[JSON records of objects]
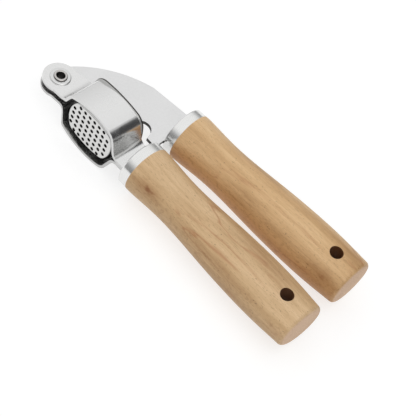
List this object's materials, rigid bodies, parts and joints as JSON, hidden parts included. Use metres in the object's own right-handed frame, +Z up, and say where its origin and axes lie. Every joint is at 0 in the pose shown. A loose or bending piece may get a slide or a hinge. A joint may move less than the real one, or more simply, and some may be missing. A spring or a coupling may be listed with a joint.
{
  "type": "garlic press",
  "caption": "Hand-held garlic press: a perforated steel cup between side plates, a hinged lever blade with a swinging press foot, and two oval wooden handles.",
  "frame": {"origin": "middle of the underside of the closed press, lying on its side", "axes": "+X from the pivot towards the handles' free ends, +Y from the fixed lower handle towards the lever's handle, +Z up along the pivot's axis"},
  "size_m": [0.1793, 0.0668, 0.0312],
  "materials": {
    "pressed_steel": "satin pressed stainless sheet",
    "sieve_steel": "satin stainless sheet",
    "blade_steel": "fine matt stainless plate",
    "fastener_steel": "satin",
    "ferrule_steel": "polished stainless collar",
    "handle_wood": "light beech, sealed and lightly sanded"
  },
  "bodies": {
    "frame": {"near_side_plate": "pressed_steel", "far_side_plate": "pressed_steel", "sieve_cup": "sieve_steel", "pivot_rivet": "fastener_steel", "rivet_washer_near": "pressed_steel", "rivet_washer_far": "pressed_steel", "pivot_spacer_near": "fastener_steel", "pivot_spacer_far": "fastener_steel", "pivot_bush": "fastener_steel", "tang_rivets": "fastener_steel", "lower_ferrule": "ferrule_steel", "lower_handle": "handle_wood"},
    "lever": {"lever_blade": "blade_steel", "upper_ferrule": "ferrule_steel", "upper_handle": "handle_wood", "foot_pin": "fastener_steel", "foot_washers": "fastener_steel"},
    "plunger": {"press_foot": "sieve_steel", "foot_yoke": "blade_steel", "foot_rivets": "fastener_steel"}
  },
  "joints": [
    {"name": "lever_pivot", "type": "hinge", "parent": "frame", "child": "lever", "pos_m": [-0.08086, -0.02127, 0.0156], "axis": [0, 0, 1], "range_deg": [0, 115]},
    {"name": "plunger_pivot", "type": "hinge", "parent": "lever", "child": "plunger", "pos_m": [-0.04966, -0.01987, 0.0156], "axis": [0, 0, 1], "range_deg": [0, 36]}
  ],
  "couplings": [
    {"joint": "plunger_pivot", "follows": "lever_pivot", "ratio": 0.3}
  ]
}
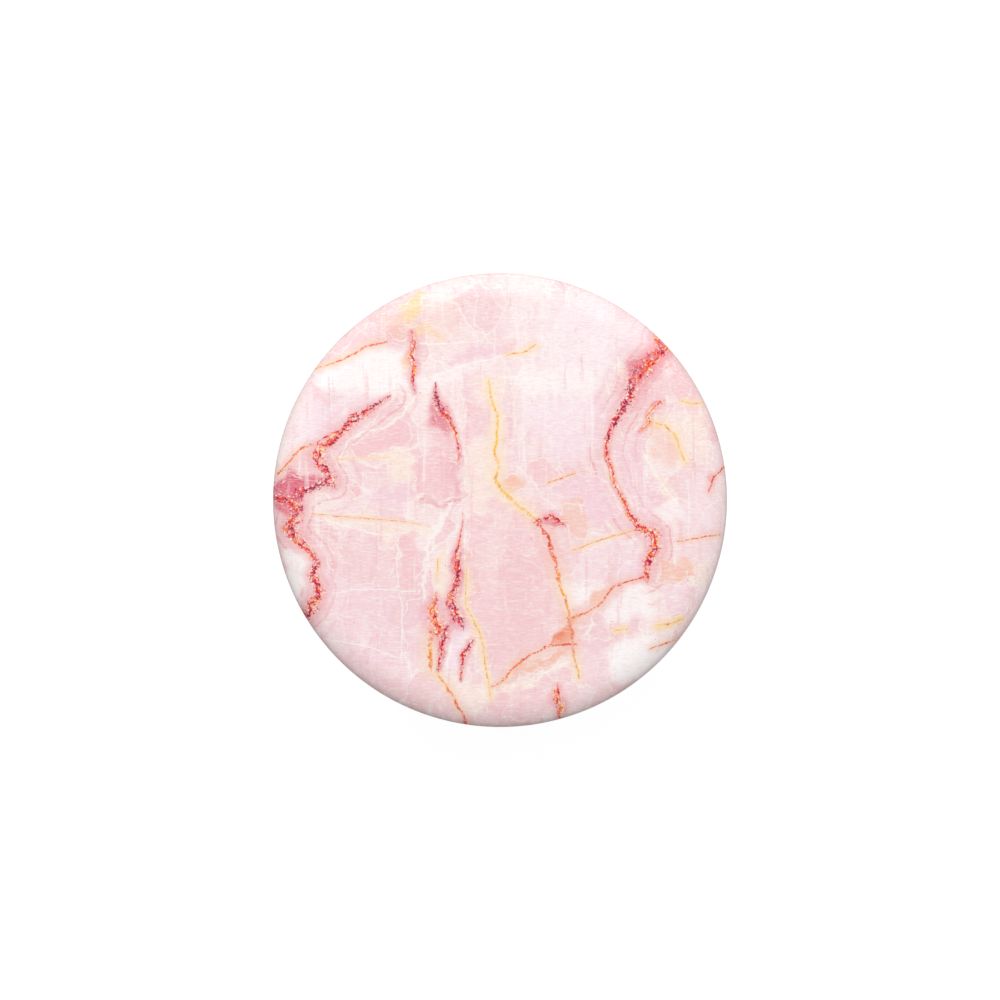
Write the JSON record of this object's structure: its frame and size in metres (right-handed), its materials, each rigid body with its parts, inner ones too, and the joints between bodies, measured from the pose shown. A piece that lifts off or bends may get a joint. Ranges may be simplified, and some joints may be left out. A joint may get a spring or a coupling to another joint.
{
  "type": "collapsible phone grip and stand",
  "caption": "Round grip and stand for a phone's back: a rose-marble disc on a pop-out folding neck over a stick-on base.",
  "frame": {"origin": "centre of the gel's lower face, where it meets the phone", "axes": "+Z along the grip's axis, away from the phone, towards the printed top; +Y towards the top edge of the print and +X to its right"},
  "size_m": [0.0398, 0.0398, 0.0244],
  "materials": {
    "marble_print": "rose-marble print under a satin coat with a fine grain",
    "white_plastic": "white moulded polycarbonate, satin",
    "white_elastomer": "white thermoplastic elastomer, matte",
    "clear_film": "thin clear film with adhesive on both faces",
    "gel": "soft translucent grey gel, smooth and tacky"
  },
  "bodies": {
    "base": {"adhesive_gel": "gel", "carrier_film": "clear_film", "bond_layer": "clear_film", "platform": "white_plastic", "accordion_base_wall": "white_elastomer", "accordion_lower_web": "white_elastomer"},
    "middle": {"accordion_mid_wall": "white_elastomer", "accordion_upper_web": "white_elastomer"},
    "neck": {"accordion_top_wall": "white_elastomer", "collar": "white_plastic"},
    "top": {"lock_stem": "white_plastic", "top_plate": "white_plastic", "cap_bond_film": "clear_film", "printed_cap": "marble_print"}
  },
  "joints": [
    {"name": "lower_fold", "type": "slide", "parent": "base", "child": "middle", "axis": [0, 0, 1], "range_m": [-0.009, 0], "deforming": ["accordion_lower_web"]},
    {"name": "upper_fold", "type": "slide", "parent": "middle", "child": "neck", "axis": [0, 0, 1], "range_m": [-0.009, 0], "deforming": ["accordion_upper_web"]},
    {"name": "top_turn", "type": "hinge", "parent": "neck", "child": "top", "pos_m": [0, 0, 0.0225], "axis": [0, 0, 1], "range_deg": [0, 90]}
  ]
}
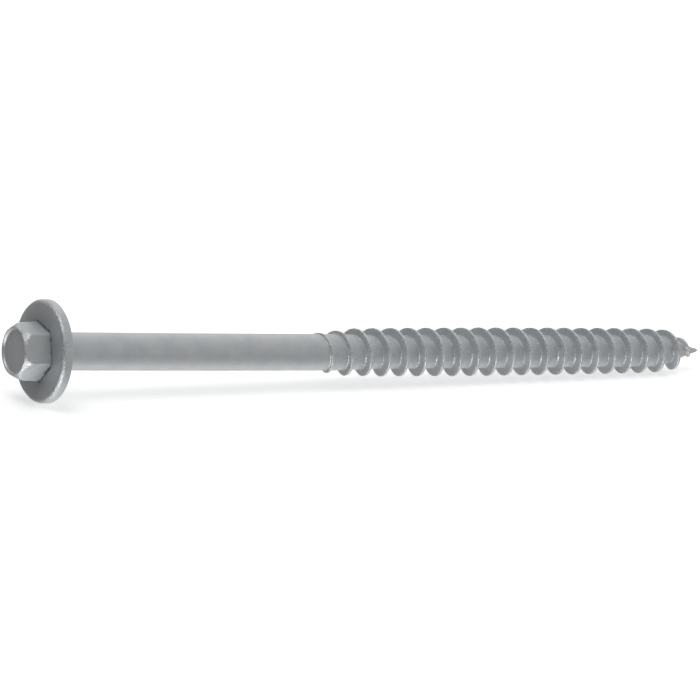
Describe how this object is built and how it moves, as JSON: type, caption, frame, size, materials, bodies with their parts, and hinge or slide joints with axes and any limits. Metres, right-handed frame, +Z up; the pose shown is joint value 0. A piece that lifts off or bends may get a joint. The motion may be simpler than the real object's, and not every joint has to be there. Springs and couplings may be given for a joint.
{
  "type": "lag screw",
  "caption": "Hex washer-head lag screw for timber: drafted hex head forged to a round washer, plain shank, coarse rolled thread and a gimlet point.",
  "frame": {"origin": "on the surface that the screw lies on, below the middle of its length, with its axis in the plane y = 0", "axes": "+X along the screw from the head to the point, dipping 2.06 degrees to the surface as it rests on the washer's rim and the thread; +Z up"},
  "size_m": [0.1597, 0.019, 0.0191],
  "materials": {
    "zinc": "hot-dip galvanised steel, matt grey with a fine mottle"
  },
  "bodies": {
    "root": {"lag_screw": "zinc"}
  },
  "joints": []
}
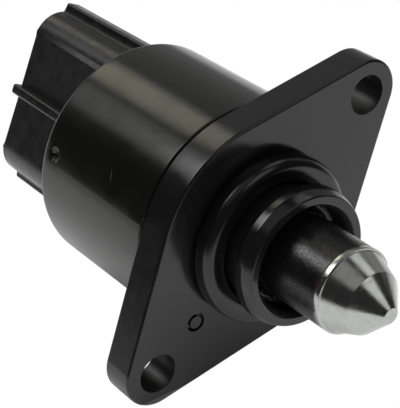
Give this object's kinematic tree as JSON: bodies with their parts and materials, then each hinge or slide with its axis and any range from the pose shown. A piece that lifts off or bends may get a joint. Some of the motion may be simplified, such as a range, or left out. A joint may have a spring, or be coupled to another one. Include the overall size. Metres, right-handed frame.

■ EXERCISE INSTRUCTIONS ■
Repeat the data precisely, line by line.

■ WRITTEN RESPONSE ■
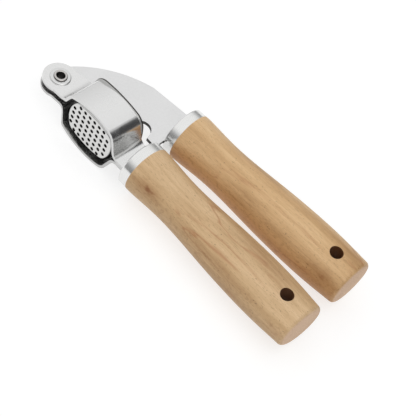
List this object's materials, rigid bodies, parts and joints as JSON, hidden parts included. Use metres in the object's own right-handed frame, +Z up, and say where its origin and axes lie. Every joint is at 0 in the pose shown. A loose or bending piece may get a slide or a hinge. A joint may move less than the real one, or more simply, and some may be missing. A spring or a coupling may be listed with a joint.
{
  "type": "garlic press",
  "caption": "Hand-held garlic press: a perforated steel cup between side plates, a hinged lever blade with a swinging press foot, and two oval wooden handles.",
  "frame": {"origin": "middle of the underside of the closed press, lying on its side", "axes": "+X from the pivot towards the handles' free ends, +Y from the fixed lower handle towards the lever's handle, +Z up along the pivot's axis"},
  "size_m": [0.1793, 0.0668, 0.0312],
  "materials": {
    "pressed_steel": "satin pressed stainless sheet",
    "sieve_steel": "satin stainless sheet",
    "blade_steel": "fine matt stainless plate",
    "fastener_steel": "satin",
    "ferrule_steel": "polished stainless collar",
    "handle_wood": "light beech, sealed and lightly sanded"
  },
  "bodies": {
    "frame": {"near_side_plate": "pressed_steel", "far_side_plate": "pressed_steel", "sieve_cup": "sieve_steel", "pivot_rivet": "fastener_steel", "rivet_washer_near": "pressed_steel", "rivet_washer_far": "pressed_steel", "pivot_spacer_near": "fastener_steel", "pivot_spacer_far": "fastener_steel", "pivot_bush": "fastener_steel", "tang_rivets": "fastener_steel", "lower_ferrule": "ferrule_steel", "lower_handle": "handle_wood"},
    "lever": {"lever_blade": "blade_steel", "upper_ferrule": "ferrule_steel", "upper_handle": "handle_wood", "foot_pin": "fastener_steel", "foot_washers": "fastener_steel"},
    "plunger": {"press_foot": "sieve_steel", "foot_yoke": "blade_steel", "foot_rivets": "fastener_steel"}
  },
  "joints": [
    {"name": "lever_pivot", "type": "hinge", "parent": "frame", "child": "lever", "pos_m": [-0.08086, -0.02127, 0.0156], "axis": [0, 0, 1], "range_deg": [0, 115]},
    {"name": "plunger_pivot", "type": "hinge", "parent": "lever", "child": "plunger", "pos_m": [-0.04966, -0.01987, 0.0156], "axis": [0, 0, 1], "range_deg": [0, 36]}
  ],
  "couplings": [
    {"joint": "plunger_pivot", "follows": "lever_pivot", "ratio": 0.3}
  ]
}
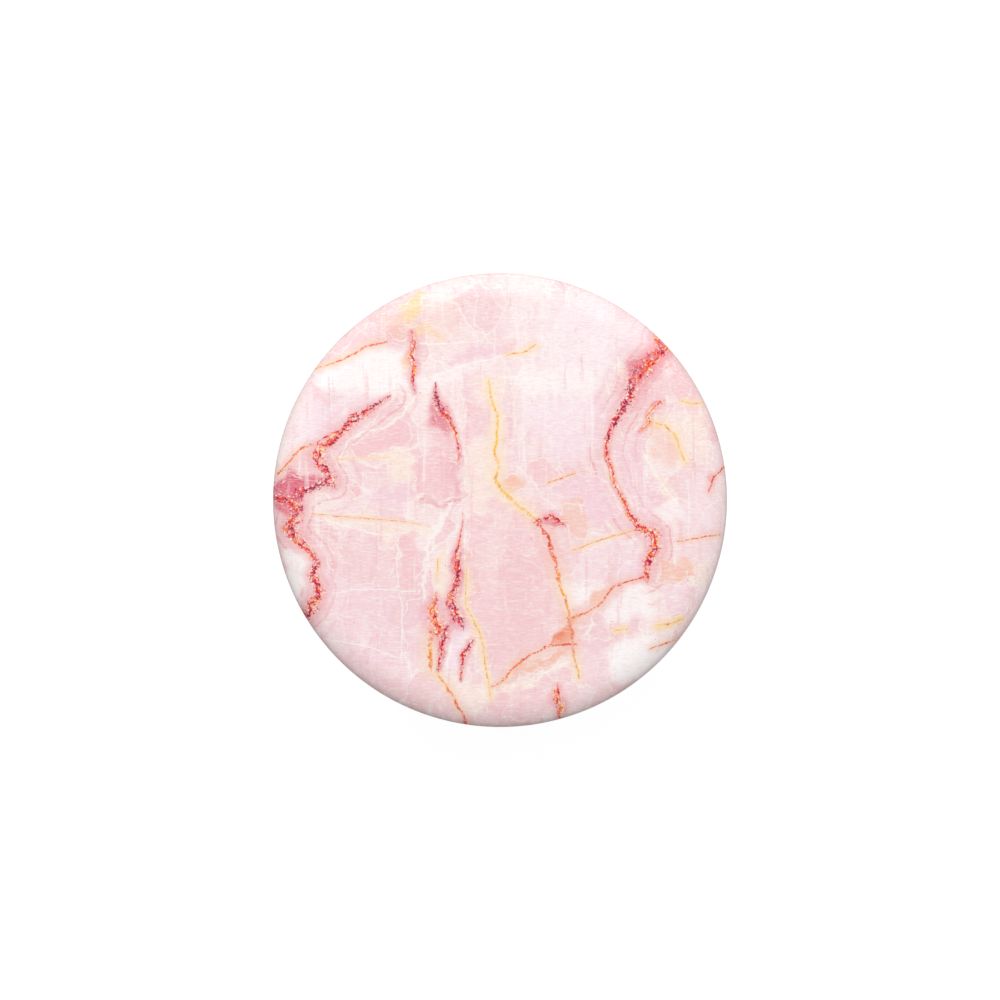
Write the JSON record of this object's structure: its frame and size in metres (right-handed), its materials, each rigid body with its parts, inner ones too, and the joints between bodies, measured from the pose shown. A piece that lifts off or bends may get a joint. Ranges may be simplified, and some joints may be left out. A joint may get a spring or a coupling to another joint.
{
  "type": "collapsible phone grip and stand",
  "caption": "Round grip and stand for a phone's back: a rose-marble disc on a pop-out folding neck over a stick-on base.",
  "frame": {"origin": "centre of the gel's lower face, where it meets the phone", "axes": "+Z along the grip's axis, away from the phone, towards the printed top; +Y towards the top edge of the print and +X to its right"},
  "size_m": [0.0398, 0.0398, 0.0244],
  "materials": {
    "marble_print": "rose-marble print under a satin coat with a fine grain",
    "white_plastic": "white moulded polycarbonate, satin",
    "white_elastomer": "white thermoplastic elastomer, matte",
    "clear_film": "thin clear film with adhesive on both faces",
    "gel": "soft translucent grey gel, smooth and tacky"
  },
  "bodies": {
    "base": {"adhesive_gel": "gel", "carrier_film": "clear_film", "bond_layer": "clear_film", "platform": "white_plastic", "accordion_base_wall": "white_elastomer", "accordion_lower_web": "white_elastomer"},
    "middle": {"accordion_mid_wall": "white_elastomer", "accordion_upper_web": "white_elastomer"},
    "neck": {"accordion_top_wall": "white_elastomer", "collar": "white_plastic"},
    "top": {"lock_stem": "white_plastic", "top_plate": "white_plastic", "cap_bond_film": "clear_film", "printed_cap": "marble_print"}
  },
  "joints": [
    {"name": "lower_fold", "type": "slide", "parent": "base", "child": "middle", "axis": [0, 0, 1], "range_m": [-0.009, 0], "deforming": ["accordion_lower_web"]},
    {"name": "upper_fold", "type": "slide", "parent": "middle", "child": "neck", "axis": [0, 0, 1], "range_m": [-0.009, 0], "deforming": ["accordion_upper_web"]},
    {"name": "top_turn", "type": "hinge", "parent": "neck", "child": "top", "pos_m": [0, 0, 0.0225], "axis": [0, 0, 1], "range_deg": [0, 90]}
  ]
}
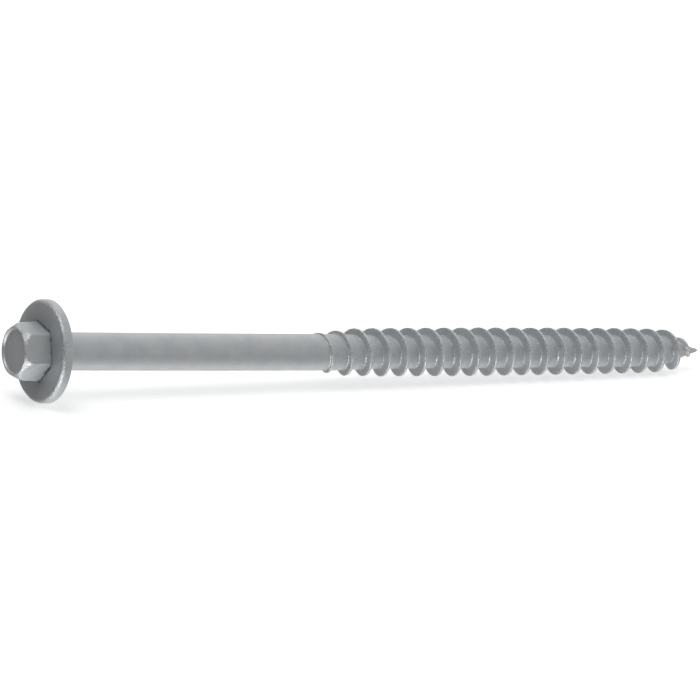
Describe how this object is built and how it moves, as JSON: type, caption, frame, size, materials, bodies with their parts, and hinge or slide joints with axes and any limits. Metres, right-handed frame, +Z up; the pose shown is joint value 0. A piece that lifts off or bends may get a joint. The motion may be simpler than the real object's, and not every joint has to be there. Springs and couplings may be given for a joint.
{
  "type": "lag screw",
  "caption": "Hex washer-head lag screw for timber: drafted hex head forged to a round washer, plain shank, coarse rolled thread and a gimlet point.",
  "frame": {"origin": "on the surface that the screw lies on, below the middle of its length, with its axis in the plane y = 0", "axes": "+X along the screw from the head to the point, dipping 2.06 degrees to the surface as it rests on the washer's rim and the thread; +Z up"},
  "size_m": [0.1597, 0.019, 0.0191],
  "materials": {
    "zinc": "hot-dip galvanised steel, matt grey with a fine mottle"
  },
  "bodies": {
    "root": {"lag_screw": "zinc"}
  },
  "joints": []
}
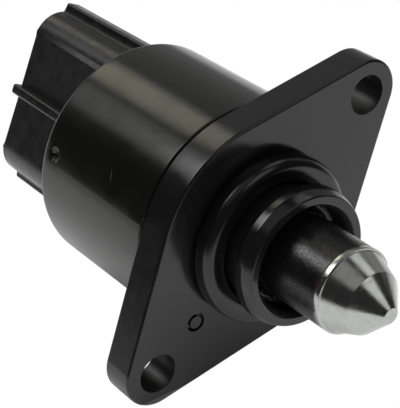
Give this object's kinematic tree as JSON: bodies with their parts and materials, then each hinge or slide with its axis and any range from the pose shown. A piece that lifts off or bends may get a joint. Some of the motion may be simplified, such as a range, or left out. A joint may have a spring, or be coupled to another one. Include the overall size. Metres, right-handed frame.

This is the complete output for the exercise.